Tuesday, April 21, 2015

Pom Poms and Cards

Multistage experiments help your chances of winning or losing get higher. In this post I will inform you about our classes encounter with this term and a few others in our class activity. What our class used to work through this activity were a standard deck of cards, and two different sets of colored pom poms. The words that relate to the activity are multistage experiments, probability, replacement, and tree diagrams.

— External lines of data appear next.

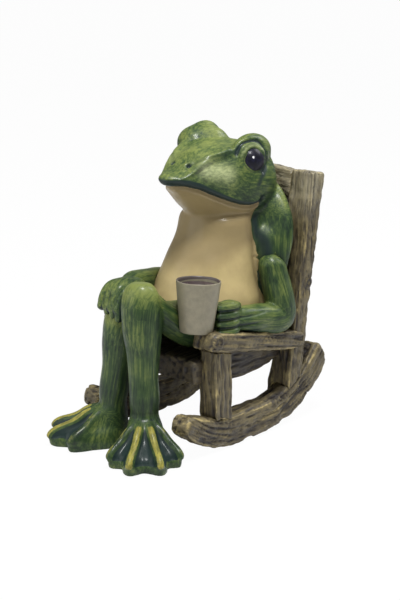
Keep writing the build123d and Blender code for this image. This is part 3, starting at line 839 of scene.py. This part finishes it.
# Legs, each with its foot: four toes with yellow stripes on the inner two, and webs between them.
TOES = (-43.0, -14.0, 14.0, 43.0)
WEBS = (-28.5, 0.0, 28.5)
INNER_TOES = (1, 2)
FOOT_TOP = (15.0, 20.0)
FOOT_REACH = (5.5, 13.0)
TOE_RISE, TOE_WIDTH = 1.5, 1.9
STRIPE_EDGE = (0.75, 1.35)
FAINT_STRIPE, FAINT_STRIPE_EDGE = 0.47, (0.6, 1.6)
WEB_SINK, WEB_SINK_BEARING, WEB_BEARING = 0.9, 40, 43
WEB_RIB_RISE, WEB_RIB_WIDTH = 0.35, 0.7
LEG_WAVE, LEG_WAVE_SIZE = 0.3, 9.0
KNEE_DENT, KNEE_DENT_AT, KNEE_DENT_SIZE = 3.0, (0.5, 13.0, 3.0), (12, 7, 9)
KNEE_SUN, KNEE_SUN_SIZE = 1.35, 9.5
for word, line, ankle, foot_turn, seed in (
    ("left", LEFT_LEG_LINE, (10.2, -45.5), 45.0, 41),
    ("right", RIGHT_LEG_LINE, (-10.2, -44.0), -50.0, 47),
):
    leg = mould("frog_leg_" + word, ["thigh_" + word, "shin_" + word, "foot_" + word], BODY_VOXEL,
                balls=beads(line[:3], (9.5, 9.3, 8.6, 7.4, 6.4)), rounds=5)
    knee = np.array(line[2])
    reach = leg.at[:, :2] - ankle
    distance = np.linalg.norm(reach, axis=1)
    bearing = np.degrees(np.arctan2(reach[:, 0], -reach[:, 1])) - foot_turn
    bearing = (bearing + 180) % 360 - 180
    on_foot = 1 - step(*FOOT_TOP, leg.at[:, 2])
    out_there = step(*FOOT_REACH, distance) * on_foot
    toe = np.zeros(len(leg.at))
    stripe = np.zeros(len(leg.at))
    for number, angle in enumerate(TOES):
        aside = np.abs(bearing - angle) * np.pi / 180 * distance
        toe = np.maximum(toe, fade(aside, TOE_WIDTH))
        if number in INNER_TOES:
            stripe = np.maximum(stripe, 1 - step(*STRIPE_EDGE, aside))
        else:
            stripe = np.maximum(stripe, FAINT_STRIPE * (1 - step(*FAINT_STRIPE_EDGE, aside)))
    web_rib = np.zeros(len(leg.at))
    for angle in WEBS:
        aside = np.abs(bearing - angle) * np.pi / 180 * distance
        web_rib = np.maximum(web_rib, fade(aside, WEB_RIB_WIDTH))
    top = step(0.0, 0.35, leg.out[:, 2])
    webbed = np.abs(bearing) < WEB_SINK_BEARING
    leg.push(out_there * top * (TOE_RISE * toe - WEB_SINK * (1 - toe) * webbed
                                + WEB_RIB_RISE * web_rib * (1 - toe))
             + LEG_WAVE * cloud(leg.at, LEG_WAVE_SIZE, seed) * (1 - out_there))
    # A dent behind the knee, where the thigh meets it.
    behind_knee = np.linalg.norm((leg.at - knee - KNEE_DENT_AT) / KNEE_DENT_SIZE, axis=1)
    leg.push(-KNEE_DENT * np.exp(-behind_knee ** 2) * step(0.0, 0.5, leg.out[:, 2]))
    leg.soften(2)
    foot_flow = np.column_stack((bearing * 0.22, leg.at[:, 2] * 0.3, distance * FLOW_SQUEEZE))
    foot_share = step(0.2, 0.8, on_foot * step(5.0, 9.0, distance))[:, None]
    leg_flow = flow_of(leg.at, smooth_path(line))
    leg.paint("flow", leg_flow * (1 - foot_share) + foot_flow * foot_share)
    between = (np.abs(bearing) < WEB_BEARING) * out_there
    leg.paint("web", between * (1 - step(0.25, 0.55, toe)) * top)
    leg.paint("stripe", stripe * step(0.3, 0.7, out_there) * top)
    knee_gap = np.linalg.norm(leg.at - knee, axis=1)
    knee_sun = (KNEE_SUN * np.exp(-(knee_gap / KNEE_SUN_SIZE) ** 4)
                * step(-5, 5, leg.at[:, 2] - knee[2]))
    leg.paint("sun", np.clip(knee_sun - 0.08 + 0.22 * cloud(leg.at, 12.0, seed + 1), -0.5, 1.2))
    leg.paint("shade", np.clip(-leg.out[:, 2] * 0.5 - 0.15, 0, 1) * step(30, 40, leg.at[:, 2]))
    hand_over(leg, frog_finish, "frog_green", "thigh_" + word, "shin_" + word, "foot_" + word)

# Cup and coffee, as rings of radius and height over the cup's foot.
CUP_FOOT = np.array((21.6, -26.6, 51.0))
CUP_LEAN = radians(4.0)
CUP_PROFILE = [(0, 0), (6.2, 0), (6.8, 0.25), (7.05, 0.9), (9.25, 20.9), (9.3, 21.4),
               (9.05, 21.75), (8.6, 21.6), (8.35, 21.0), (8.2, 19.4), (6.2, 2.4), (5.6, 1.9),
               (0, 1.8)]
COFFEE_PROFILE = [(0, 19.3), (4, 19.25), (7.4, 19.5), (8.12, 19.9), (8.1, 18.8), (0, 18.0)]
SPIN_STEPS = 64


def turned(name, profile):
    """A round piece spun from its profile, standing at the cup's foot and leaning with it."""
    shape = bmesh.new()
    corners = [shape.verts.new((radius * MM, 0, height * MM)) for radius, height in profile]
    edges = [shape.edges.new(pair) for pair in zip(corners, corners[1:])]
    bmesh.ops.spin(shape, geom=corners + edges, cent=(0, 0, 0), axis=UP, angle=2 * pi,
                   steps=SPIN_STEPS, use_merge=True)
    bmesh.ops.remove_doubles(shape, verts=shape.verts, dist=MERGE_GAP)
    bmesh.ops.recalc_face_normals(shape, faces=shape.faces)
    tilt = Matrix.Rotation(-CUP_LEAN, 4, "X")
    stood = Matrix.Translation(place(CUP_FOOT)) @ tilt
    bmesh.ops.transform(shape, matrix=stood, verts=shape.verts)
    obj = stand(name, shape)
    fine = obj.modifiers.new("fine", "SUBSURF")
    fine.levels = fine.render_levels = 2
    finish_shape(obj)
    return Skin(obj)


CUP_WAVE, CUP_WAVE_SIZE = 0.12, 6.0
RIM_SHIFT = (0, 1.45)
INNER_RIM_HEIGHT, INNER_RIM_EDGE = (70.4, 71.6), (8.7, 9.3)
cup = turned("cup_body", CUP_PROFILE)
cup.push(CUP_WAVE * cloud(cup.at, CUP_WAVE_SIZE, 71))
from_rim_middle = np.linalg.norm(cup.at[:, :2] - (CUP_FOOT[:2] + RIM_SHIFT), axis=1)
# The rim's inner top is painted darker.
cup.paint("inner_rim_dark", step(*INNER_RIM_HEIGHT, cup.at[:, 2]) * (1 - step(*INNER_RIM_EDGE, from_rim_middle)))
hand_over(cup, cup_finish, "cup_grey", "cup")
coffee = turned("coffee_fill", COFFEE_PROFILE)
hand_over(coffee, coffee_finish, "coffee_brown", "coffee")


# Floor, backdrop and light.
WHITE = (1, 1, 1, 1)
FLOOR_GREY = (0.78, 0.78, 0.78)
FLOOR_HALF = 6.0
FLOOR_DROP = 0.0002
FLOOR_GLOW = 0.97
SKY_LIGHT = 0.30


def camera_sees(tree, lit, shown, output, share):
    """The camera sees the shown shader, by a share of it, and every other ray the lit one."""
    ray = tree.nodes.new("ShaderNodeLightPath")
    part = tree.nodes.new("ShaderNodeMath")
    part.operation = "MULTIPLY"
    part.inputs[1].default_value = share
    both = tree.nodes.new("ShaderNodeMixShader")
    tree.links.new(ray.outputs["Is Camera Ray"], part.inputs[0])
    tree.links.new(part.outputs[0], both.inputs["Fac"])
    tree.links.new(lit.outputs[0], both.inputs[1])
    tree.links.new(shown.outputs[0], both.inputs[2])
    tree.links.new(both.outputs[0], output.inputs["Surface"])


shape = bmesh.new()
bmesh.ops.create_grid(shape, x_segments=1, y_segments=1, size=FLOOR_HALF)
floor = stand("floor", shape)
floor.location = (0, 0, -FLOOR_DROP)
floor_paint = Finish("floor paint", roughness=0.9, specular=0.1)
floor_paint.colour(FLOOR_GREY)
floor.data.materials.append(floor_paint.material)
glow = floor_paint.tree.nodes.new("ShaderNodeEmission")
glow.inputs["Color"].default_value = WHITE
glow.inputs["Strength"].default_value = 1.0
camera_sees(floor_paint.tree, floor_paint.shader, glow,
            floor_paint.tree.nodes["Material Output"], FLOOR_GLOW)

world = bpy.data.worlds.new("studio")
bpy.context.scene.world = world
world.use_nodes = True
sky = world.node_tree.nodes["Background"]
sky.inputs["Color"].default_value = WHITE
sky.inputs["Strength"].default_value = SKY_LIGHT
backdrop = world.node_tree.nodes.new("ShaderNodeBackground")
backdrop.inputs["Color"].default_value = WHITE
backdrop.inputs["Strength"].default_value = 1.0
camera_sees(world.node_tree, sky, backdrop, world.node_tree.nodes["World Output"], 1.0)


def lamp(name, spot, aim, size, power):
    """A soft square lamp aimed at a point: spot, aim and size in drawn mm, power in watts."""
    light = bpy.data.lights.new(name, "AREA")
    light.size = size * MM
    light.energy = power
    obj = bpy.data.objects.new(name, light)
    turned_to = (Vector(place(spot)) - Vector(place(aim))).to_track_quat("Z", "Y")
    obj.matrix_world = Matrix.Translation(place(spot)) @ turned_to.to_matrix().to_4x4()
    bpy.context.scene.collection.objects.link(obj)


lamp("key", (170, -120, 690), (0, -5, 70), 180, 5.6)
lamp("fill", (-260, -520, 300), (0, -5, 60), 500, 1.5)
lamp("rim", (120, 420, 480), (0, 0, 80), 300, 2.0)

bpy.context.scene.view_settings.view_transform = "Standard"
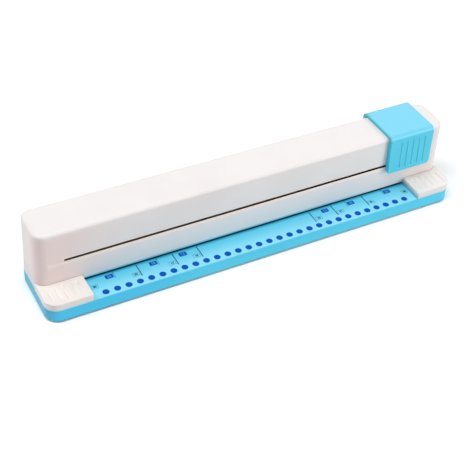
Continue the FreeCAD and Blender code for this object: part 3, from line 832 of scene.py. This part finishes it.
for side_name in ("left", "right"):
    node = side_name + "_hold_pad"
    bm = pad_body(node)
    bmesh.ops.remove_doubles(bm, verts=bm.verts, dist=0.0005)
    bmesh.ops.dissolve_limit(bm, angle_limit=math.radians(0.5), verts=bm.verts, edges=bm.edges)
    face_outward(bm)
    low, high = in_mm(node)
    ends = (low.y + pad_groove_margin, cover_low.y - pad_groove_margin)
    places = [(low.x + high.x) / 2 + step * pad_groove_pitch for step in (-2, -1, 0, 1, 2)]
    grooves = press_grooves(
        bm, lambda f: f.normal.z > 0.99 and same(f.calc_center_median().z, high.z), 1, ends, places,
        width=3.0, slope=1.1, depth=0.8)
    print(side_name, "pad:", grooves, "grooves, open edges:", open_edges(bm))
    make_piece(side_name + "_moulded_pad", bm, "body", pad_white, [node])

# %% [markdown]
# ## The printed ledge
#
# Thirty deep-blue dots on the ledge show where the holes will fall, and small marks with plain
# numbers show where the work's edge goes. The ink could be a mask in the base's material, but then
# its sharpness would hang on the shader's arithmetic. Very thin pieces, a few hundredths of a
# millimetre high, give crisp edges and catch the light as raised ink does.

# %% Inks
def printed_ink(name, colour, shade):
    """Screen-printed ink: slightly uneven in shade and in gloss."""
    material, wire, place = start_finish(name)
    grain = noise(wire, place, 900.0, 3.0, 0.6)
    tint = blend_colours(wire, grain.between(0.35, 0.8), linear(colour), linear(shade))
    end_finish(wire, tint, 0.50 + grain * 0.10, grain, 0.000008, IOR=1.15)
    return material


dot_ink = printed_ink("deep_blue_ink", (2, 82, 178), (4, 87, 186))
line_ink = printed_ink("navy_line_ink", (4, 44, 84), (8, 52, 96))
pale_ink = printed_ink("pale_ink", (96, 168, 222), (104, 176, 228))
print("inks:", dot_ink.name, line_ink.name, pale_ink.name)

# %% Dots
ink = 0.03
dot_count = 30
first_dot = -137.75
dot_pitch = -2 * first_dot / (dot_count - 1)
dot_radius = 2.75
dot_row = front_edge + 4.35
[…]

First we started the activity with the deck of cards and groups of two to four to answer a few questions about probability. The first part of this activity included two separate sets of questions. The first consisted of eight questions asking for example to "Find the probability of a red card" or "Find the probability of not getting a face card and not a club." Next we found probability by placing the card back in the deck, which is called replacement. This part of the activity only had five questions asking for example "What is the probability that the first card is an ace and the second card is black?" or "What is the probability that the first card is an ace or the second card is black?" When the first side of the activity was concluded the concepts of  probability and replacement were covered. To conclude this part we all agreed that probability is the likelihood of a certain event happening and replacement means to put an object back after drawing it which makes the results independent. The other side of our activity covered the concepts of tree diagrams and multistage experiments.
For this part of the activity we worked with pom poms and made tree diagrams. The tree diagrams help children visualize how multistage experiments work and show how replacement and no replacement affect your outcomes. With replacement you have a fair chance of getting either color. No replacement means that there are more chances for another color to get drawn more. When we made our tree diagrams they showed what a multistage experiment is and what your chances of getting one color rather than the other is.

In writing all this information might seem boring but once you do the activities yourself you'll have as much fun as we did and your students or children will think more critically of what they are trying to solve.